Limitations and Assumptions

Current Limitations

  1. 1-D representation: No horizontal variability
  2. Steady-state chemistry: Limited chemical mechanism
  3. Single-layer soil: Simplified ground surface
  4. Homogeneous canopy: Uniform species distribution

Key Assumptions

  1. Local equilibrium: Rapid adjustment to meteorological forcing
  2. Negligible advection: Horizontal transport ignored
  3. Constant canopy structure: No seasonal variation in LAI
  4. Representative vegetation: Single plant functional type per layer

Recent Developments

Version 1.0 Enhancements

  • Improved biogenic emission algorithms
  • Enhanced dry deposition parameterizations
  • Better numerical stability
  • Comprehensive Doxygen documentation

Future Developments

  • Multi-layer soil model
  • Dynamic vegetation effects
  • Aerosol-cloud interactions
  • Detailed chemical mechanism

References

Key Scientific Papers

  1. Guenther, A.B., et al. (2012). "The Model of Emissions of Gases and Aerosols from Nature version 2.1 (MEGAN2.1): an extended and updated framework for modeling biogenic emissions." Geosci. Model Dev., 5, 1471-1492.

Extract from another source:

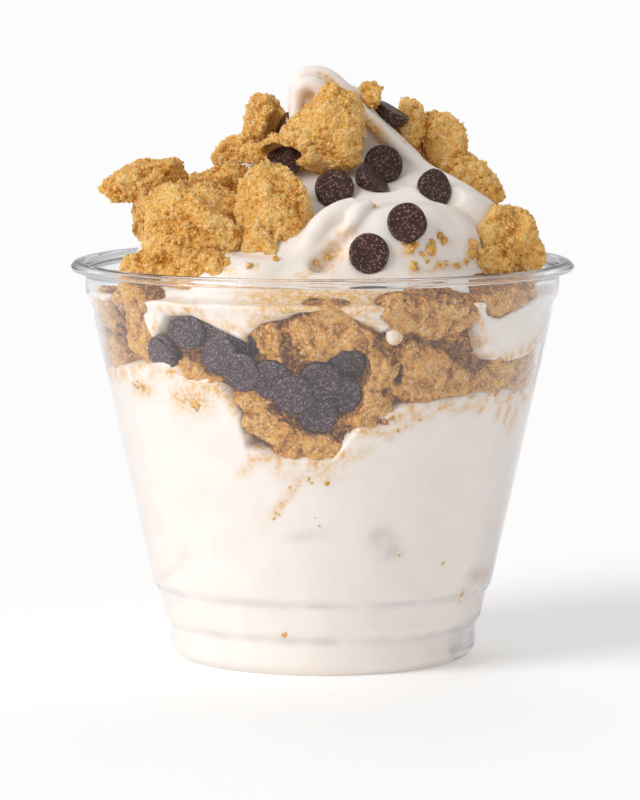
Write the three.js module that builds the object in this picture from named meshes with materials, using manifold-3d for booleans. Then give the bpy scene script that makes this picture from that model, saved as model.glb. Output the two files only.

  2. Harman, I.N., and J.J. Finnigan (2007). "A simple unified theory for flow in the canopy and roughness sublayer." Boundary-Layer Meteorol., 123, 339-363.

  3. Massman, W.J. (1997). "An analytical one-dimensional model of momentum transfer by vegetation of arbitrary structure." Boundary-Layer Meteorol., 83, 407-421.

  4. Wesely, M.L. (1989). "Parameterization of surface resistances to gaseous dry deposition in regional-scale numerical models." Atmos. Environ., 23, 1293-1304.

  5. Zhang, L., et al. (2003). "A size-segregated particle dry deposition scheme for an atmospheric aerosol module." Atmos. Environ., 37, 549-560.